■ **YOUR TASK**: Repeat every line, exactly, from the very first through the one where "back_n = 13; // [13:0.5:15]" appears. Add nothing else.

■ **INFORMATION SUPPLIED**:
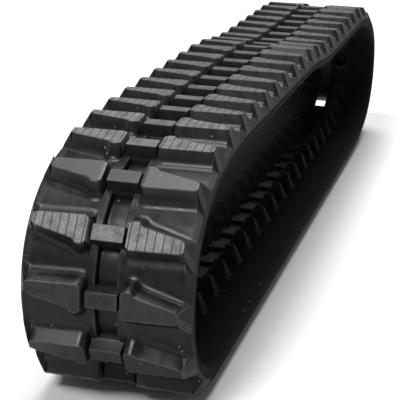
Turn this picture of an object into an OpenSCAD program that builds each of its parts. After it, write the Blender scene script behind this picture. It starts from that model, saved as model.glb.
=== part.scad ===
// Endless rubber track for a small excavator, standing on its bottom run.
// X runs along the track, Y to its left and Z up. The origin is on the floor under the loop's middle.
// The loop is drawn along its cord line, the layer of steel cords whose length never changes.
// Along the cord line, s is the distance run and n the height above it, positive to the tread side.

/* [Belt] */
// Width over both edges of the belt
belt_w = 320; // [310:2:340]
// Distance from one steel core to the next, along the cord line
pitch = 100; // [98:0.5:102]
// Steel cores in the whole loop
core_count = 48; // [46:1:50]
// Height of the outer rubber surface above the cord line
face_n = 15; // [14:0.5:17]
// Depth of the inner rubber surface below the cord line
back_n = 13; // [13:0.5:15]

/* [Tread] */
// Height of the lugs above the cord line
lug_n = 44; // [42:1:50]
// Width over the flat tops of a left and a right lug
lug_span = 282; // [276:2:292]
// Length of a lug's flat top at its outer end, along the track
lug_outer_l = 25; // [22:1:28]
// Length of a lug's flat top at its inner end, along the track
lug_inner_l = 51; // [48:1:54]
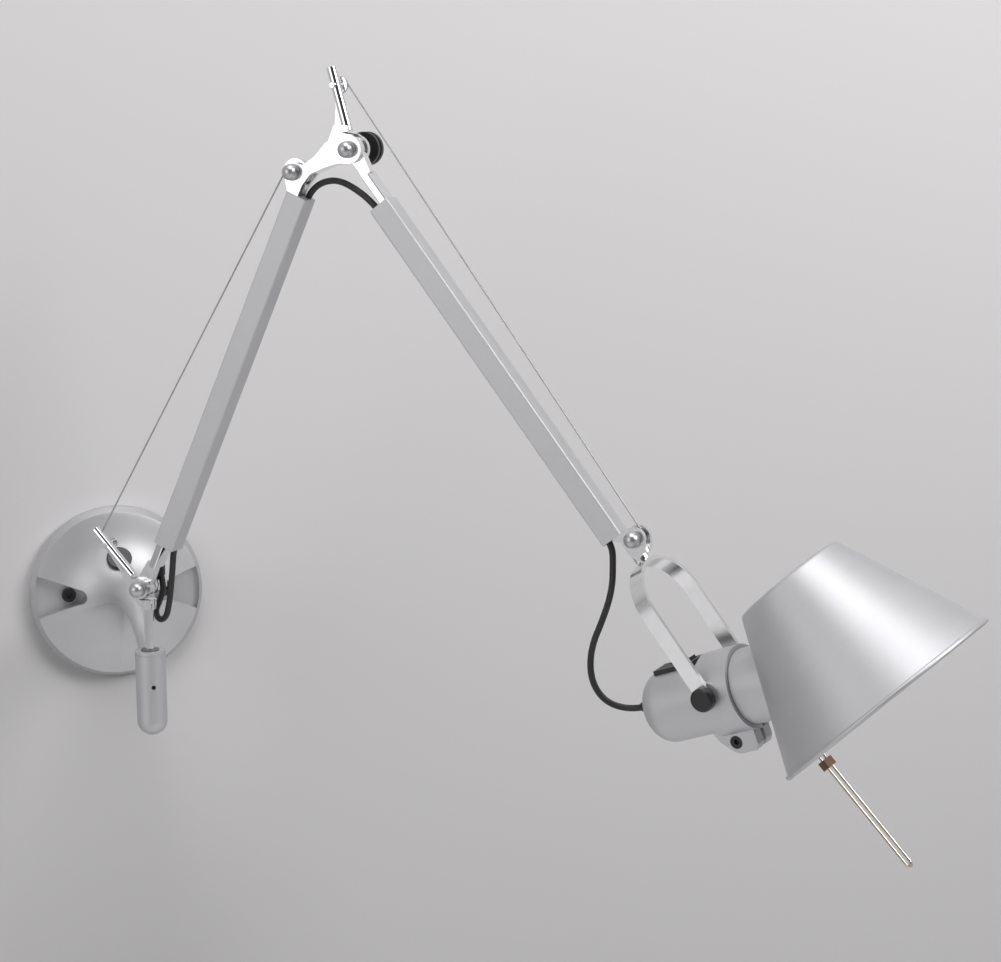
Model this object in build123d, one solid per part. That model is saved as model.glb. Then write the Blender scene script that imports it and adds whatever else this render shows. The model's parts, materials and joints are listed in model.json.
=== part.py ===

■ **CORRECT RESPONSE**:
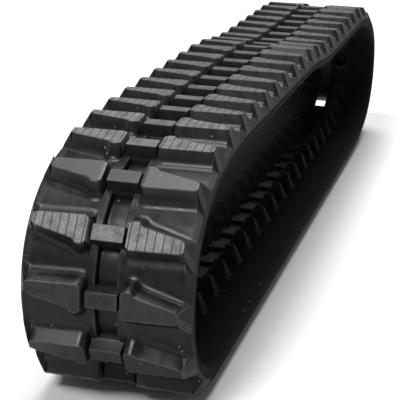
Turn this picture of an object into an OpenSCAD program that builds each of its parts. After it, write the Blender scene script behind this picture. It starts from that model, saved as model.glb.
=== part.scad ===
// Endless rubber track for a small excavator, standing on its bottom run.
// X runs along the track, Y to its left and Z up. The origin is on the floor under the loop's middle.
// The loop is drawn along its cord line, the layer of steel cords whose length never changes.
// Along the cord line, s is the distance run and n the height above it, positive to the tread side.

/* [Belt] */
// Width over both edges of the belt
belt_w = 320; // [310:2:340]
// Distance from one steel core to the next, along the cord line
pitch = 100; // [98:0.5:102]
// Steel cores in the whole loop
core_count = 48; // [46:1:50]
// Height of the outer rubber surface above the cord line
face_n = 15; // [14:0.5:17]
// Depth of the inner rubber surface below the cord line
back_n = 13; // [13:0.5:15]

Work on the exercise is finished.